The Importance of Automated Analyzers

Science fiction has taught us that in the very near future, humanoid robots—people-like machines with a thinking computer in place of a human brain—will replace us not just in the workplace, but as a species. While it’s certainly true that technology has come a very long way, enough that many scientific and philosophical luminaries have begun debating on the subject of a ‘robot apocalypse,’ it is still undeniable that the introduction of automated machines in the workplace has made our jobs much easier.

Thanks to automation, tasks that used to take a lot of time, resources, and manpower to carry out can now be done at a fraction of the cost and effort as well as with pin-point precision and accuracy. And nowhere are these benefits more needed than in the professional medical laboratory, where automated analyzer technology has proven to be quite indispensable and essential.

What is an automated analyzer?

An automated analyzer is just what its name implies – an automated machine that performs high-precision analysis on solid, liquid or gaseous substances for purposes of clinical chemistry. Components such as high-precision micro motors for automated analyzers, precision linear and rotary motion systems, as well as computerized controls allow the analyzer to perform the analysis on its own without human intervention. All it needs is the set of instructions to work with, the settings and parameters of the analysis, and the samples that it has to analyze. With those supplied, a lab technician or employee just has to press a few buttons before waiting for the machine to finish the procedure and release the results of the analysis.

What are the benefits of an automated analyzer?

The benefits of an automated analyzer to a laboratory are anchored upon in its ability to perform high-volume processing tasks on its own, with minimal participation from the laboratory staff.  This not only decreases the turnaround time for sample processing tasks—thus enabling the laboratory itself to take up more work—but it also decreases the strain on the laboratory’s resources.

The automated nature of the analyzer also ensures that the usually complicated and painstaking analysis procedures are performed perfectly every single time no matter how many times the task itself has been repeated. This eliminates the chance of human error that usually arises in manual analysis, where certain steps and procedures may be performed wrongly or omitted entirely—especially when it comes to a high-volume, high-repetition workloads.

New breakthroughs in automated analyzer designs have also ensured that medical staff are protected from being exposed to samples during operation, increasing the safety of the laboratory.

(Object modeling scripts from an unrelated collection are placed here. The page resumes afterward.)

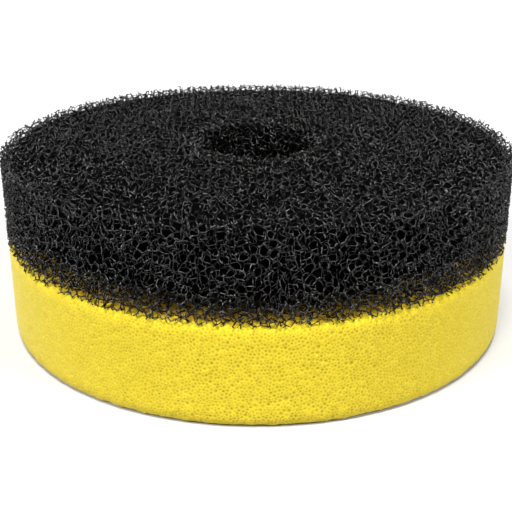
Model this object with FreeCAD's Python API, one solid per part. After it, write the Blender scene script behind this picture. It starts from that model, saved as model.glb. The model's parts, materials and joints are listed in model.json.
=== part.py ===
import FreeCAD, Part
import os

# Two layers of reticulated foam from a round pond filter, stacked as they stand in its drum:
# a fine disc below and a coarse disc on top, with one bore through both for the riser tube.
# Millimetres. +Z is up, the stack stands on Z = 0, and the bore runs along the Z axis.

disc_diameter = 250.0     # both layers are cut to fill the same drum
bore_diameter = 60.0      # the riser tube passes through both layers
fine_thickness = 48.0     # lower layer, about 45 pores per inch
coarse_thickness = 41.0   # upper layer, about 20 pores per inch
layer_gap = 0.0           # the coarse layer rests on the fine one, face to face
bore_overcut = 1.0        # the bore's cutter runs this far past both faces of a layer


def foam_disc(base_z, thickness):
    """A knife-cut ring of foam that stands on base_z."""
    blank = Part.makeCylinder(disc_diameter / 2, thickness, FreeCAD.Vector(0, 0, base_z))
    cutter_base = FreeCAD.Vector(0, 0, base_z - bore_overcut)
    cutter = Part.makeCylinder(bore_diameter / 2, thickness + 2 * bore_overcut, cutter_base)
    return blank.cut(cutter)


fine_sponge_disc = foam_disc(0.0, fine_thickness)
coarse_sponge_disc = foam_disc(fine_thickness + layer_gap, coarse_thickness)

os.makedirs("parts", exist_ok=True)
fine_sponge_disc.exportStep("parts/fine_sponge_disc.step")
coarse_sponge_disc.exportStep("parts/coarse_sponge_disc.step")
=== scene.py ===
import itertools
import json
import math

import bmesh
import bpy
import numpy as np
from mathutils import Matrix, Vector


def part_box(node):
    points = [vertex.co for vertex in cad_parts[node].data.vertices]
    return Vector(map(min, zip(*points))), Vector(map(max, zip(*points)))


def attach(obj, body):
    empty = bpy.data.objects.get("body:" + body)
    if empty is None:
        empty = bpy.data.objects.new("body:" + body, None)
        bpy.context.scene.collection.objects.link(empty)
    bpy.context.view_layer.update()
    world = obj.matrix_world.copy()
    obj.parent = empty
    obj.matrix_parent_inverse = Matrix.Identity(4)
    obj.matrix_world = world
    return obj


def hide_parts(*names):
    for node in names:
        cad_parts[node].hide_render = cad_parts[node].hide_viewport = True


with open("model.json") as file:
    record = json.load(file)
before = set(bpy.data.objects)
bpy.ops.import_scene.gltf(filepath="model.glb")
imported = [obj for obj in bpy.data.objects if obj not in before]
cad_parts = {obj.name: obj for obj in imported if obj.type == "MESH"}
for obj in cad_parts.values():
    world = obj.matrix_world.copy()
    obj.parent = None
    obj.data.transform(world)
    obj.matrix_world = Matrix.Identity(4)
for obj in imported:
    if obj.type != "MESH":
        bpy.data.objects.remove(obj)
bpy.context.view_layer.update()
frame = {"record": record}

# ---------------------------------------------------------------- sizes, in metres
MM = 0.001
coarse_low, coarse_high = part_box("coarse_sponge_disc")
fine_low, fine_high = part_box("fine_sponge_disc")
mounts = {mount["name"]: mount for mount in frame["record"]["mounts"]}
outer_radius = coarse_high.x
bore_radius = mounts["riser_bore"]["dims"]["r_mm"] * MM

coarse_block = 4.9 * MM      # side of the cubic block that holds two coarse cells
coarse_strut = 0.30 * MM     # from a strut's middle line to its corners
lattice_tilt = (0.35, 0.61, 0.27)       # radians, so that no row of cells lies along a cut face
wander = 4.4 * MM            # how strongly the coarse cells stray from their lattice
strays = ((16.0 * MM, 1.6), (3.2 * MM, 1.2))    # broad and narrow: (width, share of wander)
knob_width = 0.6 * MM        # the struts swell and thin over this length
knob_share = 2.2             # and this strongly, as a share of their radius
chance_width = 1.1 * MM      # struts this far apart are cut and thinned out by separate chances
foam_seed = 3.0              # of all the noises that shape the coarse foam
wall_skin = 5.0 * MM         # depth of the open struts behind the outer wall and the bore
top_skin = 2.4 * MM          # behind the upper face
under_skin = 1.5 * MM        # and behind the lower face
core_overlap = 0.4 * MM      # the struts run this far into the dark core behind them
ragged = 2.6 * MM            # how unevenly the knife cuts the struts of the flat faces
wall_ragged = 0.4            # and the wall and the bore, as a share of that
most_cut = 0.9               # a strut keeps at least a tenth of its length
hang = 1.2 * MM              # the lower face's stubs press this far into the fine foam
proud = 1.4 * MM             # the upper face's stand this far above the disc's nominal face
lip = 0.2 * MM               # and the outer wall's this far outside its nominal radius
cut_outer = outer_radius + lip
cut_low = coarse_low.z - hang
cut_high = coarse_high.z + proud
eave_width = 18.0 * MM       # along the lower rim the struts are open this much further in
eave_height = 11.0 * MM      # and this much further up
eave_share = 0.45            # struts are kept there where their chance, about 0.5, is less
wedge_count = 8              # the struts are made a wedge of the disc at a time
block_reach = 1.3            # nearly all of a block's struts are this near its middle, in blocks
strut_weld = 0.002 * MM      # corners of struts that meet are within this of each other

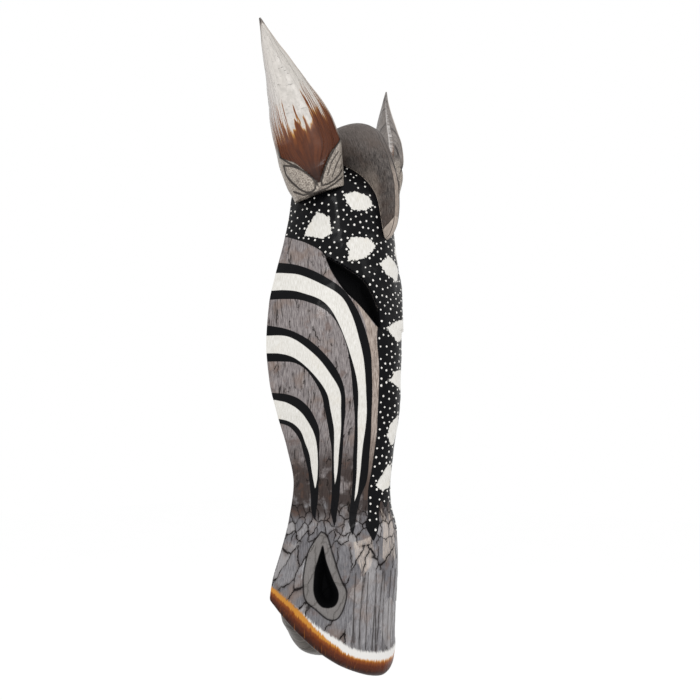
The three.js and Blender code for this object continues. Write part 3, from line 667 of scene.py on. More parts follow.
class Layer:
    """A value, colour or vector inside a finish. Arithmetic on it adds Math nodes."""

    def __init__(self, finish, socket):
        self.finish, self.socket = finish, socket

    def math(self, operation, *values):
        return self.finish.node("Math", {"operation": operation}, dict(enumerate(values)))

    def __add__(self, other):
        return self.math("ADD", self, other)

    def __sub__(self, other):
        return self.math("SUBTRACT", self, other)

    def __rsub__(self, other):
        return self.math("SUBTRACT", other, self)

    def __mul__(self, other):
        return self.math("MULTIPLY", self, other)

    def __abs__(self):
        return self.math("ABSOLUTE", self)

    __radd__, __rmul__ = __add__, __mul__

    def over(self, start, end):
        """0 below start and 1 above end, eased between them."""
        settings = {"interpolation_type": "SMOOTHSTEP"}
        return self.finish.node("MapRange", settings, {0: self, 1: start, 2: end, 3: 0.0, 4: 1.0})

    def coat(self, share, code):
        """This colour with a share of another brushed over it."""
        return self.finish.mix(share, self, code)

    def most(self, other):
        return self.math("MAXIMUM", self, other)

    def least(self, other):
        return self.math("MINIMUM", self, other)


class Finish:
    """A material, built up in layers on one glossy surface shader."""

    def __init__(self, name, **sockets):
        self.material = bpy.data.materials.new(name)
        self.material.use_nodes = True
        self.tree = self.material.node_tree
        self.surface = self.tree.nodes["Principled BSDF"]
        for socket, value in sockets.items():
            label = socket.replace("_", " ").title().replace("Ior", "IOR")
            self.surface.inputs[label].default_value = value

    def node(self, kind, settings=None, inputs=None, output=0):
        made = self.tree.nodes.new("ShaderNode" + kind)
        for key, value in (settings or {}).items():
            setattr(made, key, value)
        for socket, value in (inputs or {}).items():
            if isinstance(value, Layer):
                self.tree.links.new(value.socket, made.inputs[socket])
            else:
                made.inputs[socket].default_value = value
        return Layer(self, made.outputs[output])

    def value(self, name):
        return self.node("Attribute", {"attribute_name": name}, output="Fac")

    def place(self, name=None):
        """Where a point is: its own attribute, or its place in the object, in metres."""
        if name:
            return self.node("Attribute", {"attribute_name": name}, output="Vector")
        return self.node("TexCoord", output="Object")

    def part(self, place, axis):
        return self.node("SeparateXYZ", None, {0: place}, axis)

    def stretch(self, place, across, up, deep=1.0):
        return self.node("VectorMath", {"operation": "MULTIPLY"}, {0: place, 1: (across, up, deep)})

    def shift(self, place, offset):
        return self.node("VectorMath", {"operation": "ADD"}, {0: place, 1: offset})

    def noise(self, place, scale=1.0, detail=2.0, roughness=0.5, output="Fac"):
        inputs = {"Vector": place, "Scale": scale, "Detail": detail, "Roughness": roughness}
        return self.node("TexNoise", None, inputs, output)

    def fibres(self, place, fineness, detail, roughness):
        """Noise drawn out along the grain."""
        return self.noise(self.stretch(place, *fineness), 1.0, detail, roughness)

    def cells(self, place, feature="DISTANCE_TO_EDGE", output="Distance"):
        """Cells of unlike size: how far a place is from their edge, or each cell's own colour."""
        settings = {"voronoi_dimensions": "2D", "feature": feature}
        return self.node("TexVoronoi", settings, {"Vector": place, "Scale": 1.0}, output)

    def mix(self, share, under, over):
        """One colour or layer painted over another. A colour is given by its #rrggbb code."""
        under, over = (colour(coat) if isinstance(coat, str) else coat for coat in (under, over))
        return self.node("Mix", {"data_type": "RGBA"}, {0: share, 6: under, 7: over}, 2)

    def apply(self, base, roughness=None, bump=None, height=0.0003, coat=None):
        """Links what varies over the surface to the shader."""
        self.tree.links.new(base.socket, self.surface.inputs["Base Color"])
        if roughness is not None:
            self.tree.links.new(roughness.socket, self.surface.inputs["Roughness"])
        if coat is not None:
            self.tree.links.new(coat.socket, self.surface.inputs["Coat Weight"])
        if bump is not None:
            normal = self.node("Bump", None, {"Strength": 1.0, "Distance": height, "Height": bump})
            self.tree.links.new(normal.socket, self.surface.inputs["Normal"])


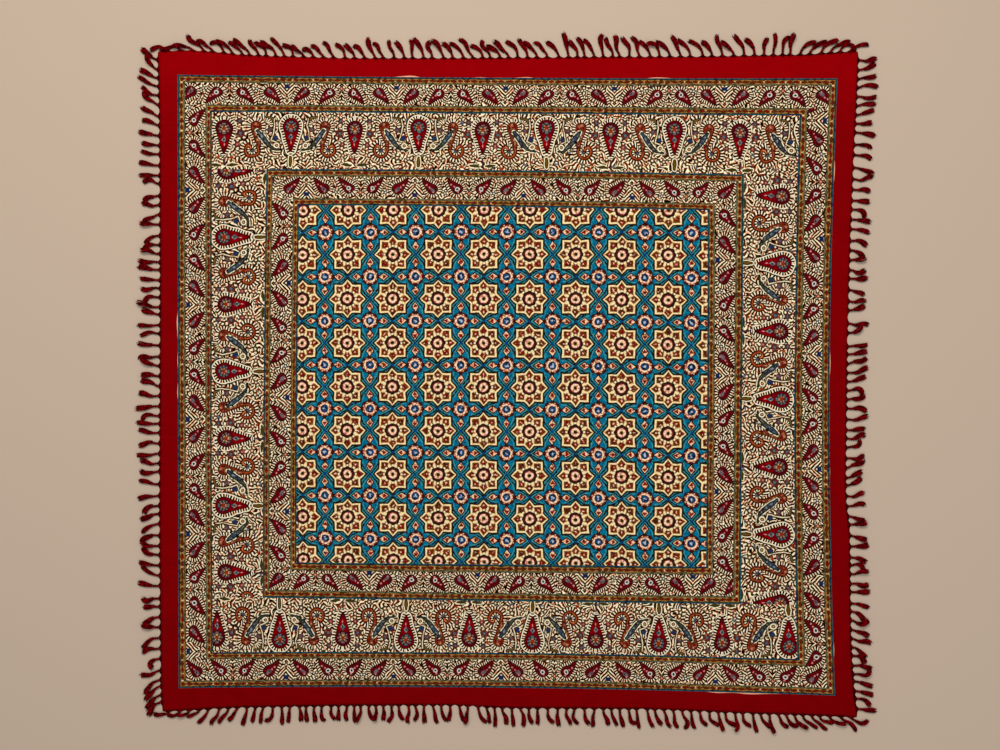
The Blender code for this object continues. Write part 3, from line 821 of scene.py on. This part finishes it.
# the star lattice: its first star, and its bow in steps for 1, p, q, p * p, p * q and q * q
field = {"star": (188.3, 204.2), "middle": (350, 335), "half": (205, 178),
         "bow": [(-0.8, 0.5, 1, 2, -0.3, 0.6), (1.2, -0.8, -0.3, 0.4, 1.7, -1.7)]}


def guardPlace(frames, ring, places):
    # 0 at a guard's outer line, its width at the inner one, then steps on to the middle, and back again
    outer, inner, farInner, farOuter = frames[[ring, ring + 1, lastStrip - ring, lastStrip + 1 - ring]]
    half = (farInner - inner) / 2
    return np.interp(places, [outer, inner, inner + half, farInner, farOuter],
                     [0, guard["wide"], guard["wide"] + half, guard["wide"], 0])


def bandPlace(side, ring, x, y):
    # along a band from its first axis, in the block's own repeat, and across it from the heads' side
    block, sides = bandLay[ring]
    first, repeat, sink = sides[side]
    upright, far = side in ("left", "right"), side in ("right", "bottom")
    frames, place, along = (framesX, x, y) if upright else (framesY, y, x)
    # the inner band is printed the other way round, its heads towards the field
    inner = ring == innerBand
    line = frames[lastStrip + 1 - ring - inner] if far else frames[ring + inner]
    deep = place - line if far == inner else line - place
    return (along - first) / repeat * block, deep - sink


def printPlaces(x, y, ringX, ringY, farX, farY):
    # print coordinates of the corners of every cell, by the cell's ring
    ring = np.minimum(ringX, ringY)
    u, v = x.copy(), y.copy()
    for k in (1, 3, 5, 7):
        cells = ring == k
        u[cells] = guardPlace(framesX, k, x[cells])
        v[cells] = guardPlace(framesY, k, y[cells])
    rows = ringY <= ringX
    for k in bandLay:
        for side, cells in (("top", rows & ~farY), ("bottom", rows & farY),
                            ("left", ~rows & ~farX), ("right", ~rows & farX)):
            cells = cells & (ring == k)
            u[cells], v[cells] = bandPlace(side, k, x[cells], y[cells])
    cells = ring == 8
    p = (x[cells] - field["middle"][0]) / field["half"][0]
    q = (y[cells] - field["middle"][1]) / field["half"][1]
    terms = np.stack([np.ones_like(p), p, q, p * p, p * q, q * q], -1)
    for places, first, bow in zip((u, v), field["star"], field["bow"]):
        places[cells] -= first + terms @ np.array(bow)
    return u, v, ring


def makeMesh(name, points, faces, materials):
    mesh = bpy.data.meshes.new(name)
    mesh.from_pydata(points, [], faces)
    mesh.shade_smooth()
    for material in materials:
        mesh.materials.append(material)
    piece = bpy.data.objects.new(name, mesh)
    bpy.context.collection.objects.link(piece)
    return piece


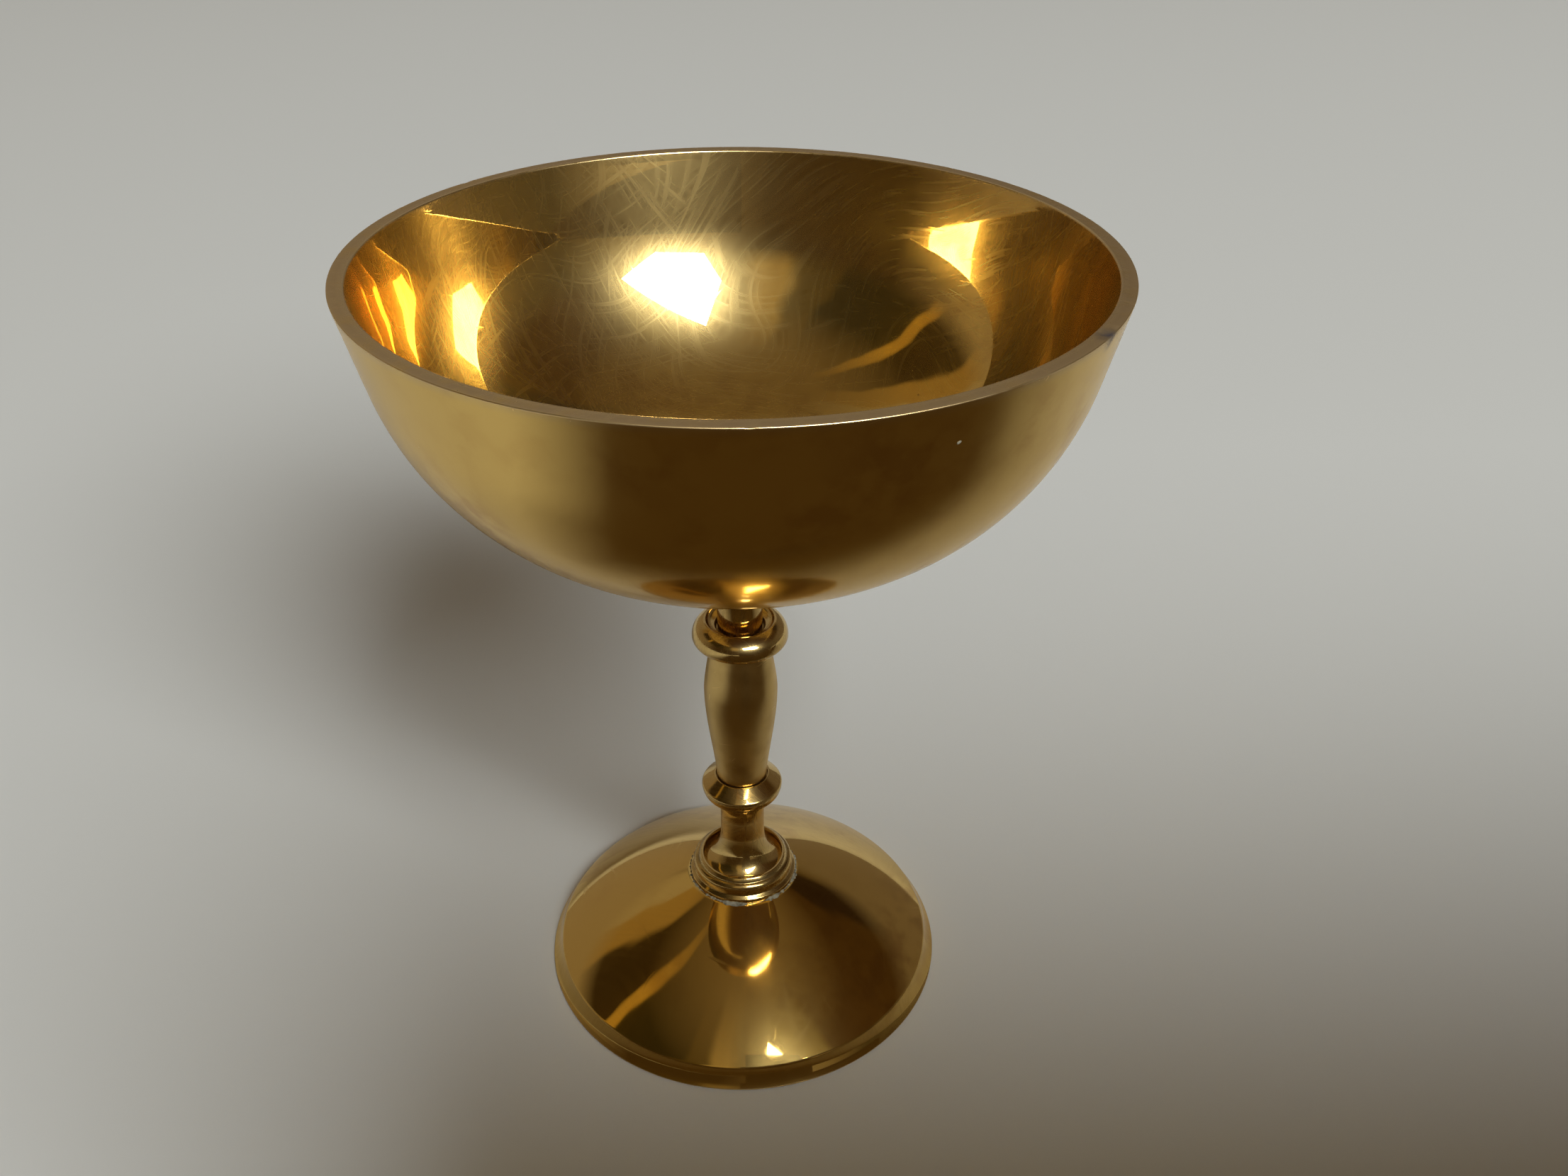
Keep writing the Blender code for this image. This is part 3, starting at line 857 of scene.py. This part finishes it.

What kinds of automated analyzers exist?

The growing demands in the medical and healthcare industry has necessitated the creation of different types of analyzers, each one specializing in a particular task or examination. Here are some of them:

  • Routine biochemistry analyzer: the standard automated analyzer that processes the largest portion of samples in a hospital or medical laboratory. This type is involved with analyzing samples required for liver function tests (enzyme levels) and kidney function tests (sodium, potassium, glucose, serum albumin, and creatinine).
  • Immuno-based analyzer: the automated analyzer type that uses antibodies to detect substances by immunoassay. These, of course, are used to detect diseases and disorders such as cancer, hepatitis, the presence of blood clots as well as fertility problems. It also facilitates tests that detect the use of illegal drugs.
  • Hematology analyzer: the automated analyzer type that performs tests on blood samples, such as complete blood counts, erythrocyte sedimentation levels or coagulation tests.

Automated analyzer limitations

While certainly useful, the automated analyzer is still a machine. It can break down from time to time, especially if regular maintenance is neglected, or if its operated by inexperienced staff. Automated analyzers can also be cost-prohibitive at the outset, especially for those designed to perform tests that are more esoteric and less common, such as DNA labeling and detection. Finally, medical personnel are still required to interpret the analysis results, as the automated analyzer can only supply them with partial information based on its findings. Despite these obvious cons, however, the fact remains that automated analyzers can significantly increase productivity in the laboratory, and with a trained staff on hand, can certainly pay for itself in the long run.